New York Attorney General Eric Schneiderman said he will announce new enforcement actions against major financial institutions as part of his effort to “protect New York homeowners” after calling the first such lawsuit last year a “template” for future litigation.
In October, Schneiderman sued JPMorgan Chase & Co., alleging that Bear Stearns, which JPMorgan took over in 2008, deceived mortgage-bond investors about defective loans backing securities they bought, leading to “monumental losses.” He said the case would be a model for future actions against banks that issued mortgage bonds during the real estate boom. He sued Credit Suisse Group AG on similar grounds the next month.
“We do expect this to be a matter of very significant liability, and there are others to come that will also reflect the same quantum of damages,” Schneiderman said last year. “We’re looking at tens of billions of dollars, not just by one institution, but by quite a few.”
New York was one of 49 states that reached a $25 billion settlement with five mortgage servicers, including Bank of America Corp. (BAC:US), Wells Fargo & Co., and JPMorgan, to end a probe of abusive foreclosure practices. Schneiderman’s office had agreements with 12 financial institutions that preserved claims that might be filed against them, a person familiar with the matter said last year. The so-called tolling agreements prevented the statute of limitations, which bars litigation after a specific number of years have passed, from expiring.
The announcement later today also comes after Schneiderman said he won’t seek to block Bank of America (BAC:US)’s effort to complete a settlement with mortgage-bond investors. Delaware Attorney General Beau Biden joined him in saying he wouldn’t object to the accord because investors had benefited from their earlier intervention in the case. New York had previously said the deal represented “a tiny percentage” of investor losses.

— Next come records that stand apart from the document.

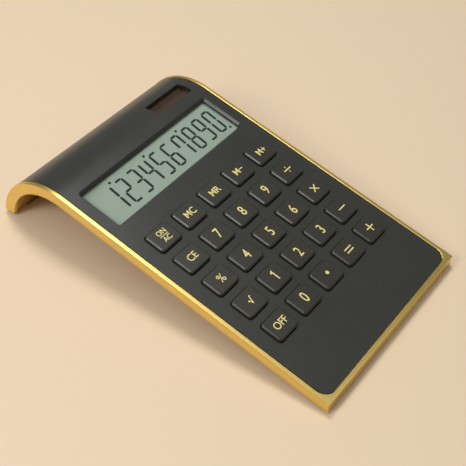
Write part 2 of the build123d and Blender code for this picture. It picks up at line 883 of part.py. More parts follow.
def make_positive_contact():
    """Sprung leaf at the side of the cell, with an arm to the board."""
    inner = -cell_radius - leaf_gap
    outer = inner - contact_strip
    leaf_front = -cell_place - leaf_length / 2
    leaf_rear = leaf_front + leaf_length
    middle = (leaf_top + leaf_bottom) / 2
    leaf = block(outer, inner, leaf_front, leaf_rear, leaf_top, leaf_bottom)
    leaf += block(outer, inner, leaf_rear, -contact_foot_end, leaf_top, middle)
    leaf += block(outer, inner, -contact_tail_place, -contact_foot_end, middle, board_top)
    foot_side = outer + leaf_foot_width
    foot_top = board_top - contact_strip
    return leaf + block(outer, foot_side, -contact_tail_place, -contact_foot_end, foot_top, board_top)


def save(name, solid):
    """Tip one piece, or a group of like pieces, onto the table and write it."""
    if isinstance(solid, list):
        solid = Compound(children=[on_table * piece for piece in solid])
    else:
        solid = on_table * solid
    export_step(solid, f"parts/{name}.step")


def save_standing(name, solids):
    """Write a group of like pieces that are drawn standing on the table."""
    export_step(Compound(children=solids), f"parts/{name}.step")


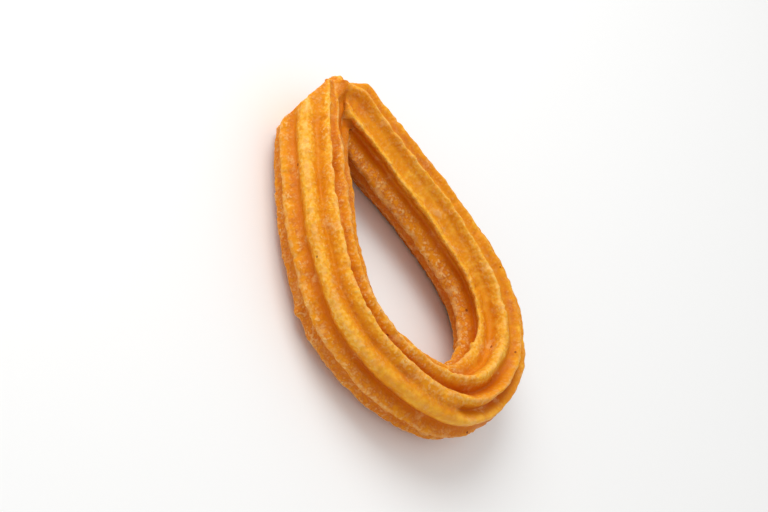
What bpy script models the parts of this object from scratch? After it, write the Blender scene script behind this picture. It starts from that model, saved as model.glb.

Damien LaVera, a spokesman for Schneiderman, declined to comment about the enforcement actions to be announced, whether they are connected to the JPMorgan or Credit Suisse litigation, or last week’s statement about the BofA settlement.
Schneiderman helps lead a federal-state group formed to investigate misconduct in the bundling of mortgage loans into securities. The group includes the Justice Department and the Securities and Exchange Commission.
“We’re a long way from wrapping this up,” he said last year.
JPMorgan and Credit Suisse said New York was relying on recycled claims from private lawsuits. Both banks asked a New York state court to dismiss the complaints.
The proposed BofA mortgage bond accord was filed two years ago in New York state court in a bid for approval with the backing of an investor group that included Pacific Investment Management Co. The deal, which would resolve claims from investors in Countrywide Financial mortgage bonds, is set to be considered by a judge at a hearing starting May 30.
Charlotte, North Carolina-based Bank of America acquired Countrywide in 2008.
American International Group Inc. (AIG:US) argued in a court filing May 3 that New York State Supreme Court Justice Barbara Kapnick in Manhattan should reject the accord. The insurer said the settlement is “unreasonably and unjustifiably small” and “severely understates” Bank of America’s liability.
“The resulting settlement is a pennies-on-the-dollar bargain for BofA that woefully undercompensates” investors, AIG and other investors said in the filing.
Lawrence Grayson, a spokesman for Bank of America, declined to comment on the filings by AIG and the attorneys general.
The Federal Housing Finance Agency, the regulator for mortgage finance companies Fannie Mae and Freddie Mac (FMCC:US), said last week it was withdrawing a “conditional objection” filed in 2011 in which the agency said it needed more information to evaluate the agreement.
Schneiderman and Biden said in their joint filing that when the settlement was submitted in state court in June 2011, it was an agreement of “unprecedented size and complexity,” while Bank of New York Mellon Corp. (BK:US), the trustee seeking approval for the agreement, was offering “minimal disclosure” to investors. After almost two years of litigation, “fulsome adversarial examination” of the deal has occurred ahead of the approval hearing, the states said.
“The attorneys general do not express a view as to the unsettled substantive issues of the settlement’s adequacy,” they said.
New York said in a court filing last year that there were “serious questions about the fairness and adequacy” of the settlement and that the facts “suggest that the proposed settlement is unfair.”
Biden’s office said in 2011 that it had “significant concerns that the proposed settlement does not adequately remedy the harm suffered by the beneficiaries.”
“We are satisfied that a sufficiently transparent process has developed in which all parties are fully able to present their sides to the court, and we believe the court will be able to conduct a thorough evaluation and resolve these issues fairly and impartially,” Jason Miller, a spokesman for Biden, said in a statement.
Kevin Heine, a BNY Mellon spokesman, said the bank is pleased New York, Delaware and the FHFA aren’t opposing approval.
“We continue to believe that we have carried out our duties as trustee under the governing documents and acted in the best interests of the certificate holders,” he said in a statement.
The case is In the matter of the application of the Bank of New York Mellon, 651786-2011, New York State Supreme Court (Manhattan).